Chapter 39: - Page 3 of 7

Doña Consolacion

(English version of “Noli Me Tangere”)

Naturally, Sisa did not understand such Tagalog, and this ignorance calmed the Medusa’s wrath, for one of the beautiful qualities of this lady was to try not to know Tagalog, or at least to appear not to know it. Speaking it the worst possible, she would thus give herself the air of a genuine orofea, [3] as she was accustomed to say. But she did well, for if she martyrized Tagalog, Spanish fared no better with her, either in regard to grammar or pronunciation, in spite of her husband, the chairs and the shoes, all of which had done what they could to teach her.

One of the words that had cost her more effort than the hieroglyphics cost Champollion was the name Filipinas. The story goes that on the day after her wedding, when she was talking with her husband, who was then a corporal, she had said Pilipinas. The corporal thought it his duty to correct her, so he said, slapping her on the head, Say Felipinas, woman! Don’t be stupid! Don’t you know that’s what your damned country is called, from Felipe?

The woman, dreaming through her honeymoon, wished to obey and said Felepinas. To the corporal it seemed that she was getting nearer to it, so he increased the slaps and reprimanded her thus: But, woman, can’t you pronounce Felipe? Don’t forget it; you know the king, Don Felipe—the fifth—. Say Felipe, and add to it nas, which in Latin means ‘islands of Indians,’ and you have the name of your damned country!

Consolacion, at that time a washerwoman, patted her bruises and repeated with symptoms of losing her patience, Fe-li-pe, Felipe—nas, Fe-li-pe-nas, Felipinas, so?

The corporal saw visions. How could it be Felipenas instead of Felipinas? One of two things: either it was Felipenas or it was necessary to say Felipi! So that day he very prudently dropped the subject. Leaving his wife, he went to consult the books. Here his astonishment reached a climax: he rubbed his eyes—let’s see—slowly, now! F-i-l-i-p-i-n-a-s, Filipinas! So all the well-printed books gave it—neither he nor his wife was right!

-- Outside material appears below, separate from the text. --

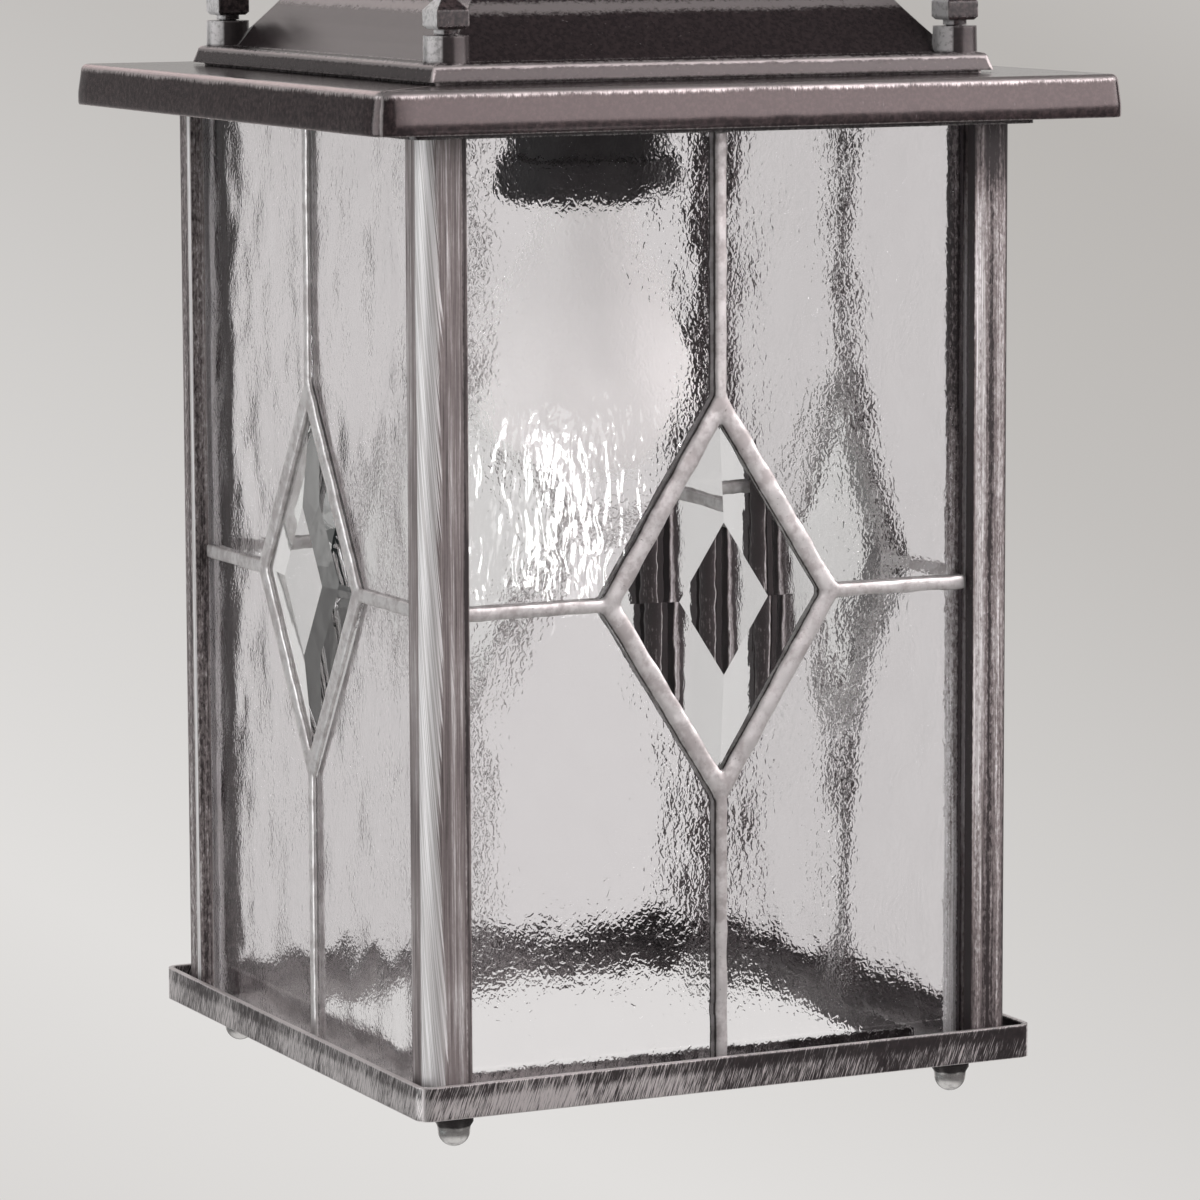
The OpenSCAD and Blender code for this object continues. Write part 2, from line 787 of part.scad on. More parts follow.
// A corner post: an L of two faces, each with a groove that holds the edge of a pane
module post(i) {
    s = CORNER_SIGNS[i];
    color("#57514c")
        translate([s[0] * post_at, s[1] * post_at, floor_z])
            mirror([s[0] > 0 ? 1 : 0, 0, 0])
                mirror([0, s[1] > 0 ? 1 : 0, 0])
                    linear_extrude(cage_h)
                        difference() {
                            union() {
                                translate([post_corner, post_corner])
                                    circle(post_corner);
                                translate([post_corner, 0])
                                    square([post_face - post_corner, post_in]);
                                translate([0, post_corner])
                                    square([post_in, post_face - post_corner]);
                                translate([post_corner, post_corner])
                                    square([post_in - post_corner + 1, post_in - post_corner + 1]);
                            }
                            translate([post_in, post_in])
                                square(post_face);
                            translate([post_at - groove_half, post_wall])
                                square([post_face, groove_t]);
                            translate([post_wall, post_at - groove_half])
                                square([groove_t, post_face]);
                        }
}

// Turns the children from the front of the cage to the given side
module on_side(i) {
    rotate([0, 0, 90 * i])
        translate([0, -glass_mid, diamond_z])
            rotate([90, 0, 0])
                children();
}

// Half of the lead's cross-section: a domed leaf on each side of the web
function lead_half(w) =
    let (g = glass_t / 2 + lead_play / 2)
    concat(
        [[lead_web / 2, 0], [lead_web / 2, g]],
        [for (a = [0 : 18 : 90]) [w / 2 * cos(a), g + lead_rise * sin(a)]]);

// A straight bar of lead between two points of the pane
module lead_bar(a, b, w) {
    half = lead_half(w);
    n = len(half);
    quarter = [for (i = [1 : n - 2]) half[i]];
    mirrored = [for (i = [n - 3 : -1 : 0]) [-quarter[i][0], quarter[i][1]]];
    top = concat(quarter, [[0, half[n - 1][1]]], mirrored);
    ring = concat(top, [for (i = [len(top) - 1 : -1 : 0]) [top[i][0], -top[i][1]]]);
    d = b - a;
    translate([a[0], a[1], 0])
        rotate([0, 0, atan2(d[1], d[0])])
            rotate([90, 0, 90])
                linear_extrude(norm(d))
                    polygon(ring);
}

module lead(i) {
    corners = [[diamond_w / 2, 0], [0, diamond_h / 2], [-diamond_w / 2, 0], [0, -diamond_h / 2]];
    side = flange_at - lead_end_gap;
    ends = [[side, 0], [0, pane_high - diamond_z], [-side, 0], [0, pane_low - diamond_z]];
    joint_t = glass_t + lead_play + 2 * lead_rise;
    color("#c9c6c4")
        on_side(i) {
            for (k = [0 : 3]) {
                lead_bar(corners[k], corners[(k + 1) % 4], lead_diamond_w);
                lead_bar(corners[k], ends[k], lead_arm_w);
                translate([corners[k][0], corners[k][1], -joint_t / 2 - 0.1])
                    cylinder(d = lead_diamond_w, h = joint_t + 0.2, $fn = 32);
            }
        }
}

// Water glass in one quarter of a pane, cut back where the lead diamond is
function quad_points(s) =
    let (e = glass_back_off,
         k = edge_k + e,
         u1 = (k - edge_n[1] * e) / edge_n[0],
         z1 = (k - edge_n[0] * e) / edge_n[1],
         r = lead_diamond_w / 2 + lead_play,
         far = s[1] > 0 ? pane_high - diamond_z : diamond_z - pane_low)
    [for (p = [[e, far], [e, max(z1, diamond_h / 2 + r)], [e + r * 0.7, max(z1, diamond_h / 2 + r) - r * 0.3],
               [diamond_w / 2 + r * 0.6, r * 0.85], [diamond_w / 2 + r, e], [pane_half, e], [pane_half, far]])
        [s[0] * p[0], s[1] * p[1]]];

module water_glass(i, q) {
    color([0.85, 0.87, 0.87, 0.5])
        on_side(i)
            linear_extrude(glass_t, center = true)
                polygon(quad_points(QUAD_SIGNS[q]));
}

module diamond(w, h, t) {
    linear_extrude(t)
        polygon([[w / 2, 0], [0, h / 2], [-w / 2, 0], [0, -h / 2]]);
}

// Bevelled glass: four long facets rise from the lead to a flat facet in the middle
module bevel(i) {
    k = edge_k - glass_back_off;
    inset = edge_k - lead_diamond_w / 2 - 2 * lead_play;
    w = 2 * k / edge_n[0];
    h = 2 * k / edge_n[1];
    joint_w = lead_diamond_w + 4 * lead_play;
    w2 = 2 * inset / edge_n[0];
    h2 = 2 * inset / edge_n[1];
    color([0.8, 0.88, 0.86, 0.5])
        on_side(i)
            translate([0, 0, -glass_t / 2]) {
                intersection() {
                    diamond(w, h, glass_t);
                    cube([diamond_w - joint_w, diamond_h - joint_w, 3 * glass_t], center = true);
                }
                hull() {
                    diamond(w2, h2, glass_t);
                    diamond(facet_w, facet_h, glass_t + facet_rise);
                }
            }
}

ceiling_rose();
ceiling_eye();
eye_nut();
rose_grommet();
terminal_block();
chain_link(0, 90);  // link_upper
chain_link(1, 0);  // link_middle
chain_link(2, 90);  // link_lower
hanging_loop();
loop_grommet();
top_cap();
roof_crown();
threaded_tube();
tube_nuts();
lampholder_cap();
lampholder_body();
screw_shell();
lampholder_ring();
bulb_glass();
bulb_screw_cap();
for (i = [0 : 3])
    finial(i);
eave_tray();
top_frame();
base_tray();
tie_rods();
acorn_nuts();
base_washers();
for (i = [0 : 3])
    post(i);
for (i = [0 : 3])
    lead(i);
for (i = [0 : 3])
    bevel(i);
for (i = [0 : 3])
    for (q = [0 : 3])
        water_glass(i, q);
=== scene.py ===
import math

import bmesh
import bpy
from mathutils import Matrix, Vector, noise


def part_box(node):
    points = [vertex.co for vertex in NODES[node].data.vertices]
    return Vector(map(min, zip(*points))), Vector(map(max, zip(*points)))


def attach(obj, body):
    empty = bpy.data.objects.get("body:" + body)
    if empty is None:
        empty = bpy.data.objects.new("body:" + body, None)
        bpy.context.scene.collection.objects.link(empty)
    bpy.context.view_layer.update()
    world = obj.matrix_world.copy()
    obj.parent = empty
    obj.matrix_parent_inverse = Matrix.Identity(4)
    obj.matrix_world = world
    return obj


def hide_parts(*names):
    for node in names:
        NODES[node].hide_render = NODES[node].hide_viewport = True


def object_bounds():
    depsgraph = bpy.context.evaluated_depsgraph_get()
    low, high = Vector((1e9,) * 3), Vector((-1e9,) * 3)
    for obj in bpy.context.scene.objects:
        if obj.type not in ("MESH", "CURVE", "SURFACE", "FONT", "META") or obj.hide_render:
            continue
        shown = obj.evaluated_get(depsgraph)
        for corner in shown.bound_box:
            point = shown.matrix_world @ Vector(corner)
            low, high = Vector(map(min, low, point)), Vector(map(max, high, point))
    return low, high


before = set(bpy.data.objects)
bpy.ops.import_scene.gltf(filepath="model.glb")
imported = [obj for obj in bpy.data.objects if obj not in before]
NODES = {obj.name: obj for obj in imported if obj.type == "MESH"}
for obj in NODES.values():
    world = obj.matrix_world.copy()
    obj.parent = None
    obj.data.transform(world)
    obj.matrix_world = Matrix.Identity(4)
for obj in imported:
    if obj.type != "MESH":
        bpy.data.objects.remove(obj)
cad_low, cad_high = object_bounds()

MM = 0.001
CORNERS = ("front_left", "front_right", "back_right", "back_left")
SIDES = ("front", "right", "back", "left")
PANES = ("upper_left", "upper_right", "lower_right", "lower_left")


# Places that come from the CAD's pieces, in mm
def box_mm(node):
    low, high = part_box(node)
    return low / MM, high / MM


eave_low, eave_high = box_mm("eave_tray")
base_low, base_high = box_mm("base_tray")
crown_low, crown_high = box_mm("roof_crown")
finial_low, finial_high = box_mm("finial_front_right")
nut_low, nut_high = box_mm("acorn_nuts")
BOSS_OFF = (finial_low.x + finial_high.x) / 2

# Camera: 25.7 degrees to the left of the front face and 7.6 degrees above it, with a long lens
AZIMUTH = math.radians(-25.682)
ELEVATION = math.radians(7.62)
ROLL = math.radians(-0.211)
FOCAL_PX = 5620.076
FRAME_PX = 1200.0
SENSOR = 36.0
DISTANCE = 1575.0 * MM
AIM_SIDE = 4.072 * MM
AIM_Z = (eave_high.z - 148.396) * MM

BACK = Vector((
    math.sin(AZIMUTH) * math.cos(ELEVATION),
    -math.cos(AZIMUTH) * math.cos(ELEVATION),
    math.sin(ELEVATION),
))
SIDE = Vector((math.cos(AZIMUTH), math.sin(AZIMUTH), 0.0))
UP = BACK.cross(SIDE)
CAM_X = SIDE * math.cos(ROLL) + UP * math.sin(ROLL)
CAM_Y = UP * math.cos(ROLL) - SIDE * math.sin(ROLL)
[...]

How’s this? he murmured. Can history lie? Doesn’t this book say that Alonso Saavedra gave the country that name in honor of the prince, Don Felipe? How was that name corrupted? Can it be that this Alonso Saavedra was an Indian? [4]

[3] Europea: European woman.—TR.

[4] In 1527–29 Alvaro de Saavedra led an unsuccessful expedition to take possession of the Western Isles. The name Filipina, in honor of the Prince of the Asturias, afterwards Felipe II (Philip II), was first applied to what is probably the present island of Leyte by Ruy Lopez de Villalobos, who led another unsuccessful expedition thither in 1542–43, this name being later extended to the whole group.—TR.